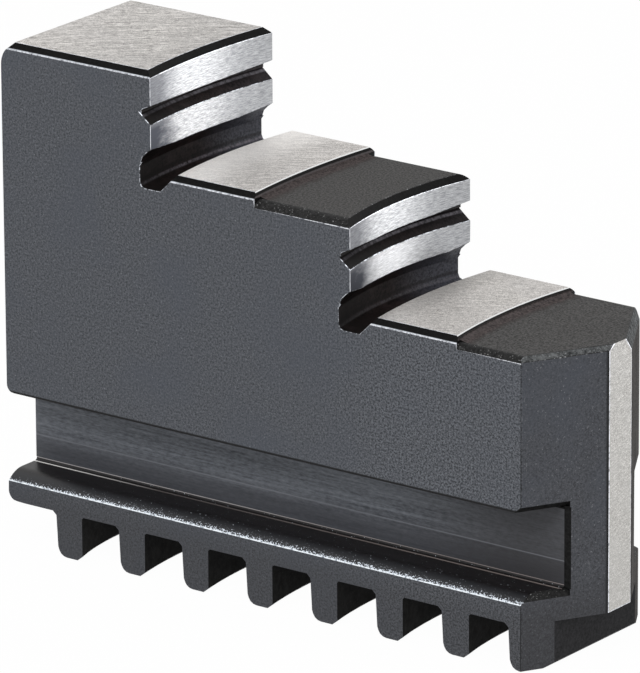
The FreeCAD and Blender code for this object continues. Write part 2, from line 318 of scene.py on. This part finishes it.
def oxide(name, level, grain, scale=3600.0, roughness=0.55, specular=0.2, tint=None, specks=None):
    """Black-oxide steel: a dark level that varies by grain, with a cloudy tint and bare specks if given.

    Specks are the noise level they start at, their strength and their colour.
    """
    s = Shader(name)
    fine = s.noise(scale, detail=3.0, rough=0.75)
    dark = srgb(*[max(v - grain, 2) for v in level])
    pale = srgb(*[v + grain for v in level])
    colour = s.blend(s.span(fine, 0.3, 0.7), dark, pale)
    if tint:
        cloud = s.noise(140.0, detail=3.0, rough=0.5)
        colour = s.blend(s.span(cloud, 0.45, 0.7, 0.0, 0.6), colour, srgb(*tint))
    if specks:
        start, strength, bare = specks
        dots = s.noise(5200.0, detail=2.0, rough=0.6)
        colour = s.blend(s.span(dots, start, start + 0.05, 0.0, strength), colour, srgb(*bare))
    s.bump(fine, depth=0.004 * MM, strength=0.3)
    return s.finish(colour, s.span(fine, 0.3, 0.7, roughness + 0.07, roughness - 0.07), specular=specular)


def bevel_with_painted_highlight():
    """Narrow black bevels round the top and treads, with a painted highlight line along the side faces."""
    s = Shader("oxide_bevel")
    fine = s.noise(3600.0, detail=3.0, rough=0.75)
    colour = s.blend(s.span(fine, 0.3, 0.7), srgb(4, 4, 4), srgb(22, 22, 22))
    wear_and_highlight = s.span(s.noise(2600.0, detail=3.0, rough=0.7), 0.36, 0.56, 0.5, 1.0)
    # painted highlight: a pale line along the bevel's lower edge beside the side faces
    edge = s.span(s.absolute(s.y), SIDE - 0.13 * MM, SIDE - 0.09 * MM)
    colour = s.blend(s.times(edge, wear_and_highlight), colour, srgb(206, 210, 218))
    return s.finish(colour, roughness=0.5, specular=0.06)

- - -

Written exercise:
Give back the listing exactly, please, from its first line to the line containing "return s.finish(colour, s.span(fine, 0.3, 0.7, roughness", inclusive, and nothing past that line.

Result below:
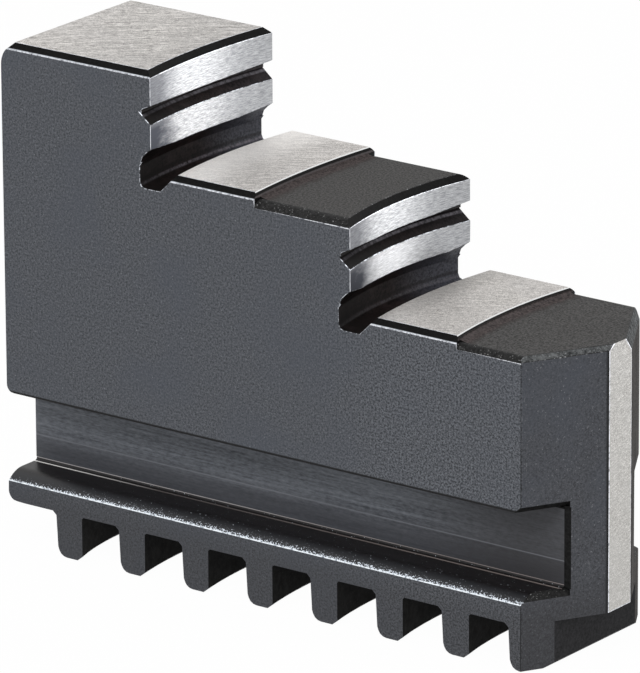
The FreeCAD and Blender code for this object continues. Write part 2, from line 318 of scene.py on. This part finishes it.
def oxide(name, level, grain, scale=3600.0, roughness=0.55, specular=0.2, tint=None, specks=None):
    """Black-oxide steel: a dark level that varies by grain, with a cloudy tint and bare specks if given.

    Specks are the noise level they start at, their strength and their colour.
    """
    s = Shader(name)
    fine = s.noise(scale, detail=3.0, rough=0.75)
    dark = srgb(*[max(v - grain, 2) for v in level])
    pale = srgb(*[v + grain for v in level])
    colour = s.blend(s.span(fine, 0.3, 0.7), dark, pale)
    if tint:
        cloud = s.noise(140.0, detail=3.0, rough=0.5)
        colour = s.blend(s.span(cloud, 0.45, 0.7, 0.0, 0.6), colour, srgb(*tint))
    if specks:
        start, strength, bare = specks
        dots = s.noise(5200.0, detail=2.0, rough=0.6)
        colour = s.blend(s.span(dots, start, start + 0.05, 0.0, strength), colour, srgb(*bare))
    s.bump(fine, depth=0.004 * MM, strength=0.3)
    return s.finish(colour, s.span(fine, 0.3, 0.7, roughness + 0.07, roughness - 0.07), specular=specular)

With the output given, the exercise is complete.